Coping With Gas Cuts

European gas demand falls this year despite higher usage in power


Source: Wood Mackenzie

*Aggregated 7-day average for Belgium, France, Germany, Greece, Italy, Netherlands, Poland, Portugal, Romania, Spain, UK


The key problem is that Russian gas -- which last year covered about 40% of European Union demand -- can’t easily be replaced. After Gazprom PJSC cut flows through the Nord Stream pipeline indefinitely over the weekend, supplies via Ukraine could be next.

“If the Kremlin’s end game is to completely starve central Europe of Russian gas supplies, then certainly transit via Ukraine is at risk,” said Laura Page, a senior LNG analyst at energy-data company Kpler.

The EU aims to discuss a price cap on Russian gas imports, part of an unprecedented plan to step into energy markets. President Vladimir Putin has already warned that Moscow won’t supply anything if the cap is introduced.

The standoff puts pressure on Europe’s leaders to diversify sources. Norway is now the main provider of Europe’s gas, but it doesn’t have capacity to fully offset supplies from Russia. Other nearby suppliers such as Azerbaijan and Algeria face some similar bottlenecks.

Filling the Gap

LNG and Norway replaced Russia as Europe's top gas provider this year


Source: ICIS



LNG, which can be carried by ship from far-away producers such as the US and Qatar, is a promising option. Germany -- among the countries most exposed to the loss of Russian deliveries -- is pushing to open its first floating LNG terminals in the coming months.

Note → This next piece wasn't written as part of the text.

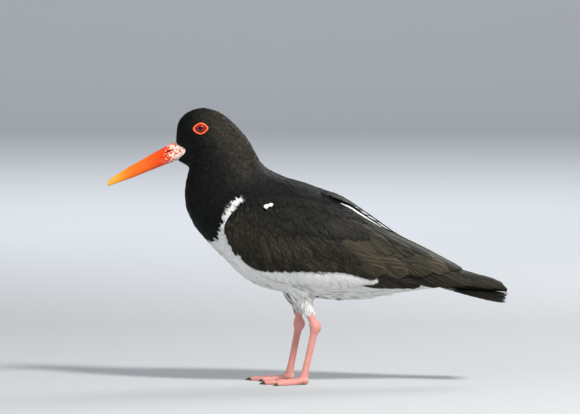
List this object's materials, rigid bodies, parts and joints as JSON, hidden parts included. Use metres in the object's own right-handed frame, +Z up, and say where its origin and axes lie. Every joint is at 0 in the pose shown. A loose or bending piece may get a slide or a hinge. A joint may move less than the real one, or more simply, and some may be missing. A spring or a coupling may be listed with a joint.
{
  "type": "oystercatcher",
  "caption": "Life-size oystercatcher, a pied wading bird with a long orange bill, standing at rest on pink legs with its wings folded.",
  "frame": {"origin": "on the floor, under the middle of the bird's box", "axes": "+X from bill to tail, +Z up, the bird's left side at -Y"},
  "size_m": [0.3608, 0.099, 0.2478],
  "materials": {
    "black_plumage": "soft, faintly glossy black feathers",
    "wing_plumage": "brown-black feathers with a white bar and pale fringes",
    "white_plumage": "matt white feathers, black on the breast and back",
    "tail_plumage": "black feathers, white at the root",
    "bill": "smooth satin horn, red-orange at the root and amber at the tip",
    "eyelid": "bare red-orange skin",
    "eye": "glossy dark red iris with a black pupil",
    "leg_skin": "scaled pink skin",
    "claw": "dark horn"
  },
  "bodies": {
    "root": {"head": "black_plumage", "neck": "black_plumage", "torso": "white_plumage", "bill_upper": "bill", "bill_lower": "bill", "eye_left": "eye", "eyelid_left": "eyelid", "wing_left": "wing_plumage", "eye_right": "eye", "eyelid_right": "eyelid", "wing_right": "wing_plumage", "tail": "tail_plumage", "thigh_left": "white_plumage", "shank_left": "leg_skin", "tarsus_left": "leg_skin", "foot_left": "leg_skin", "claw_left_inner": "claw", "claw_left_middle": "claw", "claw_left_outer": "claw", "thigh_right": "white_plumage", "shank_right": "leg_skin", "tarsus_right": "leg_skin", "foot_right": "leg_skin", "claw_right_inner": "claw", "claw_right_middle": "claw", "claw_right_outer": "claw"}
  },
  "joints": []
}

But import capacity is only one side of the problem. Global LNG production is already tight and increasing capacity takes as least three years, according to Colin Parfitt, vice president at Chevron Corp. Meanwhile, Europe has to fight with Asia for the existing volumes for the next couple of years.

With Europe facing a smaller pool of gas available, markets will remain tight for the foreseeable future.

“We will get back to a more normal situation, but it will take time,” Helge Haugane, senior vice president at Norwegian energy company Equinor ASA. “Volatility in prices is here to stay for longer.”